Curarse en salud

Germán Carbajo García
27/09/2025
 Actualizado a 27/09/2025

Como historiador, siempre me he preguntado ¿qué pasaría si la humanidad volviera a sufrir la aparición de figuras como Hitler, Himmler o Goebbels?, ¿qué deberíamos hacer para evitar la barbarie?, ¿cómo manifestar nuestra postura sin ambages?

La tragedia actual en Gaza obliga a plantearnos esas preguntas que ponen en tela de juicio la evolución moral de nuestra sociedad. La creación del Estado de Israel se cimentó en una realidad innegable: el pueblo judío fue víctima de persecuciones en Europa y, de manera atroz, durante el Holocausto nazi de la Segunda Guerra Mundial, sin calibrar adecuadamente los derechos de quienes ya habitaban en esa tierra. Sin embargo, tras su fundación en 1948, el nuevo Estado inició un proceso de expansión marcado por una violencia sin precedentes. Con la Nakba, miles de palestinos fueron asesinados y expulsados de sus hogares, se ignoró a la comunidad internacional e incluso el mediador de Naciones Unidas, Folke Bernadotte –gran defensor del pueblo judío durante la guerra– fue asesinado por el grupo terrorista Lehi. Años más tarde, su principal líder, Yitzhak Shamir, llegaría a ser primer ministro.

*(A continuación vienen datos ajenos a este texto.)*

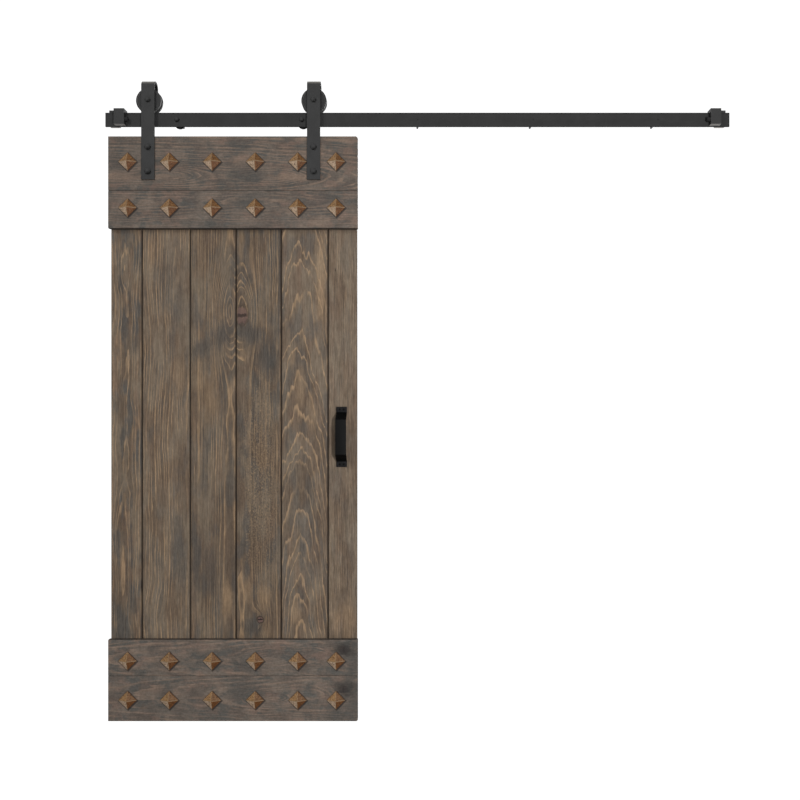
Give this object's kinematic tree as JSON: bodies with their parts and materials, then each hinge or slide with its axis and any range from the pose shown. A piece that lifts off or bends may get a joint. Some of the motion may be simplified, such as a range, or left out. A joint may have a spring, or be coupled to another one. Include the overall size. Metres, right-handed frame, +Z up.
{
  "type": "sliding barn door with wall track",
  "caption": "Plank barn door with pyramid-studded cross boards and a bent flat-bar pull, hung by bent-strap hangers on grooved wheels that roll along a flat wall track with end stops.",
  "frame": {"origin": "on the wall plane, at the centre of the track's five wall fixings, which is the middle fixing on the rail's centre line", "axes": "+X to the right along the track, +Y into the wall, +Z up"},
  "size_m": [2.286, 0.1235, 2.3382],
  "materials": {
    "plank_wood": "matte",
    "board_wood": "matte",
    "dark_paint": "matte",
    "black_paint": "satin",
    "rusty_iron": "matte",
    "zinc_steel": "satin",
    "bearing_steel": "polished",
    "bumper_rubber": "matte"
  },
  "bodies": {
    "track": {"rail": "dark_paint", "standoff_1": "dark_paint", "standoff_2": "dark_paint", "standoff_3": "dark_paint", "standoff_4": "dark_paint", "standoff_5": "dark_paint", "domed_wall_bolts": "dark_paint", "flush_wall_bolts": "dark_paint", "end_stop_left": "dark_paint", "end_stop_right": "dark_paint", "bumper_left": "bumper_rubber", "bumper_right": "bumper_rubber", "stop_set_screws": "dark_paint"},
    "door": {"plank_1": "plank_wood", "plank_2": "plank_wood", "plank_3": "plank_wood", "plank_4": "plank_wood", "plank_5": "plank_wood", "plank_6": "plank_wood", "top_board_upper": "board_wood", "top_board_lower": "board_wood", "bottom_board_upper": "board_wood", "bottom_board_lower": "board_wood", "studs_row_1": "rusty_iron", "studs_row_2": "rusty_iron", "studs_row_3": "rusty_iron", "studs_row_4": "rusty_iron", "board_screws": "zinc_steel", "handle": "black_paint", "handle_screws": "black_paint", "strap_left": "dark_paint", "door_bolts_left": "dark_paint", "door_washers_left": "zinc_steel", "door_nuts_left": "zinc_steel", "axle_bolt_left": "dark_paint", "axle_spacers_left": "zinc_steel", "axle_washer_left": "zinc_steel", "axle_nut_left": "zinc_steel", "bearing_inner_left": "bearing_steel", "strap_right": "dark_paint", "door_bolts_right": "dark_paint", "door_washers_right": "zinc_steel", "door_nuts_right": "zinc_steel", "axle_bolt_right": "dark_paint", "axle_spacers_right": "zinc_steel", "axle_washer_right": "zinc_steel", "axle_nut_right": "zinc_steel", "bearing_inner_right": "bearing_steel"},
    "left_wheel": {"wheel_left": "dark_paint", "bearing_outer_left": "bearing_steel", "bearing_balls_left": "bearing_steel"},
    "right_wheel": {"wheel_right": "dark_paint", "bearing_outer_right": "bearing_steel", "bearing_balls_right": "bearing_steel"}
  },
  "joints": [
    {"name": "door_slide", "type": "slide", "parent": "track", "child": "door", "axis": [1, 0, 0], "range_m": [-0.0492, 1.4087]},
    {"name": "left_wheel_spin", "type": "hinge", "parent": "door", "child": "left_wheel", "pos_m": [-0.9815, -0.037, 0.0662], "axis": [0, 1, 0], "continuous": true},
    {"name": "right_wheel_spin", "type": "hinge", "parent": "door", "child": "right_wheel", "pos_m": [-0.378, -0.037, 0.0662], "axis": [0, 1, 0], "continuous": true}
  ],
  "couplings": [
    {"joint": "left_wheel_spin", "follows": "door_slide", "rad_per_m": 24.691},
    {"joint": "right_wheel_spin", "follows": "door_slide", "rad_per_m": 24.691}
  ]
}
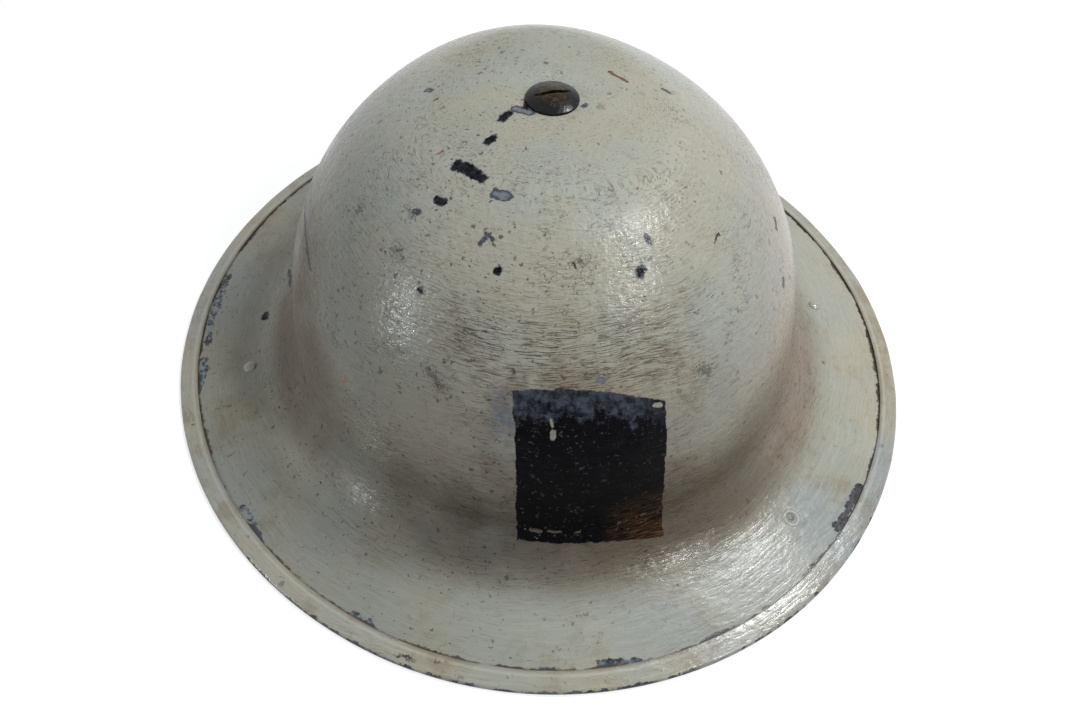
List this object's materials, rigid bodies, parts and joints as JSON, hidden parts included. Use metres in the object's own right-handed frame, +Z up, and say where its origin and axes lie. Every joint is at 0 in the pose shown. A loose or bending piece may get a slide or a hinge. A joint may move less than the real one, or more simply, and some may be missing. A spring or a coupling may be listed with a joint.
{
  "type": "steel combat helmet",
  "caption": "Wide-brimmed steel helmet with a folded rim strip, a slotted crown screw, a one-screw liner with a padded headband, and a swinging chin strap with a slide buckle.",
  "frame": {"origin": "middle of the plane that the rim rests on, under the middle of the helmet", "axes": "+Z up, -Y towards the front of the helmet, +X to the right in the picture, seen from the front"},
  "size_m": [0.289, 0.306, 0.1245],
  "materials": {
    "painted_shell": "gloss, worn and dirty",
    "painted_strip": "gloss, chipped at the edge",
    "worn_brass": "black paint worn to the metal",
    "brass": "tarnished",
    "plain_steel": "dull",
    "fibre": "pressed fibre, smooth",
    "felt": "felt",
    "oilcloth": "coated cloth, slightly glossy",
    "rubber": "matt",
    "webbing": "woven cotton"
  },
  "bodies": {
    "helmet": {"shell": "painted_shell", "rim_strip": "painted_strip", "crown_screw": "worn_brass", "seat_washer": "fibre", "strap_long": "fibre", "strap_cross": "fibre", "clamp_washer": "plain_steel", "crown_nut": "brass", "crown_pad": "felt", "hoop": "fibre", "headband": "oilcloth", "strap_rivets": "brass", "buffer_front": "rubber", "buffer_rear": "rubber", "buffer_left": "rubber", "buffer_right": "rubber", "buffer_rivets": "brass", "lug_rivets": "painted_shell", "lug_left": "plain_steel", "lug_right": "plain_steel", "lug_pin_left": "plain_steel", "lug_pin_right": "plain_steel"},
    "chin_strap": {"link_left": "plain_steel", "link_right": "plain_steel", "chin_webbing": "webbing", "webbing_tip": "brass"},
    "buckle": {"slide_buckle": "brass"}
  },
  "joints": [
    {"name": "strap_swing", "type": "hinge", "parent": "helmet", "child": "chin_strap", "pos_m": [0, -0.0035, 0.013], "axis": [1, 0, 0], "range_deg": [0, 175]},
    {"name": "buckle_slide", "type": "hinge", "parent": "chin_strap", "child": "buckle", "pos_m": [0, -0.017, 0.013], "axis": [0, 0, 1], "range_deg": [-12, 40]}
  ]
}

Desde entonces, Israel ha acumulado un historial de incumplimientos de resoluciones de Naciones Unidas, como la partición inicial en dos Estados (181), el derecho al retorno de los refugiados (194), la retirada de los territorios ocupados en 1967 (242), la anulación de la anexión de Jerusalén Este (252, 267, 271…), y así sucesivamente. Ya entonces, ante la posibilidad de contar los sionistas –que no semitas– con el apoyo de judíos pacifistas y relevantes como Einstein, recibieron la contundente respuesta de que no quería ser asociado con grupos criminales y terroristas. No solo eso: como ha señalado Josep Borrell –y nadie lo ha desmentido–, la creación de Hamás fue alentada y financiada por el propio Gobierno de Israel en un intento de debilitar a la Autoridad Palestina liderada por Fatah, radicalizando a una parte del pueblo palestino para dividirlo y, en la práctica, condenarlo a su aniquilación. 

Hoy, las cifras estremecen: según la ONU, desde 2023 han muerto casi 70.000 personas en Gaza, entre ellas unos 20.000 niños, además de 1.600 sanitarios y 323 periodistas. Es como si desaparecieran ciudades enteras de nuestra geografía, Zamora o Ponferrada, borradas de un plumazo. A ello hay que sumar la desnutrición, la destrucción y el sufrimiento cotidiano de cientos de miles de familias.

La respuesta internacional, sin embargo, ha sido tibia. Alemania calla por miedo a ser tildada de antisemita; los países árabes permanecen, en su mayoría, en un silencio cómplice; Francia, con la mayor comunidad judía y árabe de Europa, llega tarde y mal; Reino Unido, Canadá y Australia reaccionan, aunque a deshora, condicionados por el peso de sus intereses económicos; y Estados Unidos parece haber abandonado por completo el terreno de la razón, cuando la magnitud de esta atrocidad debería estar por encima de cualquier ideología, raza, credo o estrategia.

Algunos se escandalizan por la posición de nuestro país al denunciar el blanqueamiento internacional de esta masacre. Se critican gestos ciudadanos tan sencillos como rechazar la incorporación de un equipo israelí en la Vuelta –cuando en 2022, en el caso del Gazprom-Rusvelo ruso, nadie dudó–, o no acudir a algo tan banal como Eurovisión (lo que, de paso, nos ahorra el ridículo y otra nueva polarización). Como dijo Dominique de Villepin, España salva el honor de Europa y, al mismo tiempo, pretende preservar la dignidad al situarse en el lado bueno de la historia. Porque, como recordaba Sartre, aceptar una injusticia en silencio es convertirse en cómplice de ella.